Islamic banks outperform in growth and stability, though conventional banks retain a larger absolute asset base (PKR 30 trillion total banking assets in 2025).

Statistical Insights and Projections

– Branch growth and deposit growth show a strong positive correlation (r = 0.85, 2015-2023), suggesting physical presence drives deposit mobilization.

– Asset growth correlates with Sukuk issuance (r = 0.78), highlighting government financing’s role.

– A simple linear model (Assets = β₀ + β₁Branches + β₂Deposits) using 2015-2023 data predicts assets could hit PKR 10.5 trillion by late 2025 if branch growth accelerates to 8% annually.

  • Variance: Asset growth exhibits higher variability (SD = PKR 0.5 trillion) than deposits (SD = PKR 0.3 trillion), reflecting financing volatility.
Challenges and Limitations in Data
  • Data Gaps: Real-time 2025 figures are unavailable; projections assume stable macroeconomic conditions (e.g., inflation at 10-12%, PKR depreciation at 5-7% annually).
  • Rural Penetration: Branch growth data underrepresents digital channels, which may account for 15-20% of new deposits.
  • Sukuk Maturity: Short-term Sukuk (1-3 years) dominate, potentially underestimating long-term investment growth.
Challenges facing Islamic finance in Pakistan

Despite its progress, Islamic finance in Pakistan faces several hurdles:

  • Awareness and Perception: Many Pakistanis remain skeptical, perceiving Islamic banking as a rebranded version of conventional banking due to similar profit rates.
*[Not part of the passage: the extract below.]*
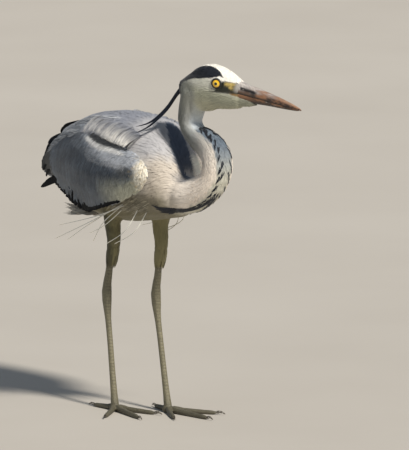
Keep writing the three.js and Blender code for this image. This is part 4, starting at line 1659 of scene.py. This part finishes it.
def add_rear_lances(coat, side, width, rng):
    """Long narrow grey feathers, dark at their edges, over the top of each folded wing's rear."""
    surface, sign = wing_surface(side), SIGN[side]
    x = rng.uniform(surface.points[:, 0].min() + 44, -46, REAR_LANCES)
    top, _ = surface.span(x)
    down = rng.uniform(-4, 11, REAR_LANCES)
    spots = surface.nearest(columns(x, sign * 54.0, top - down))
    turn = signed_turn(spots, [-0.95, -sign * 0.05, -0.22]) + rng.normal(0, 0.05, REAR_LANCES)
    lay(coat, spots, "hackle", rng.uniform(26, 42, REAR_LANCES), width * 0.95, 0.2, tertial,
        trunk_chart(spots.place), over=0.7, sway=0.03, turn=turn, tone=SILVER_TONE)


def make_plumes(width):
    """Long feathers over the coat: silvery scapulars and their pale ends, the lances over the wings'
    rear, the flank's loose plumes and the breast's black bands."""
    body = body_surface()
    rng = np.random.default_rng(61)
    coat = Coat("coat_plumes", 61)
    for side, sign in SIDES:
        x = rng.uniform(-96, 40, SILVER_COUNT)
        y = sign * rng.uniform(18, 50, SILVER_COUNT)
        spots = body.nearest(columns(x, y, 392))
        lay(coat, spots, "plume", rng.uniform(50, 90, SILVER_COUNT), width * 0.55, 0.2, silver,
            trunk_chart(spots.place), over=1.0, sway=0.06, turn=-sign * 0.05, curl=0.8,
            tone=SILVER_TONE)
        add_rear_lances(coat, side, width, rng)
        add_scapular_ends(coat, sign, width, rng)
        add_flank_streaks(coat, sign, width, rng)
        path = band_path(body, sign)
        for lane in (-2.6, 2.4, -0.8, 0.8):
            spots = body.nearest(path[:-5] + np.array([0, sign * 0.6, lane]))
            ahead = path[5:] - path[:-5]
            turn = signed_turn(spots, ahead)
            lay(coat, spots, "hackle", 24 + 3 * lane, width * 1.3, 0.25, black, trunk_chart(spots.place),
                over=1.1, sway=0.05, turn=turn, sunk=0.1, tone={"root": 0.0, "tip": 0.2, "shaft": -0.1})
    coat.build(feather_material("plume_feathers", roughness=0.5))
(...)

Public education campaigns are limited.
  • Legal and Regulatory Gaps: The transition to a riba-free system by 2027 requires overhauling tax laws, debt instruments, and judicial training — tasks hindered by bureaucratic inertia.
  • Human Resource Constraints: A shortage of trained professionals and Shariah scholars limits scalability. Most scholars are concentrated in Karachi, creating regional disparities.
  • Competition: Conventional banks, with their entrenched networks and liquidity, dominate the market, challenging Islamic banks’ growth.
  • These issues threaten the pace of Pakistan’s shift to a fully Islamic financial system.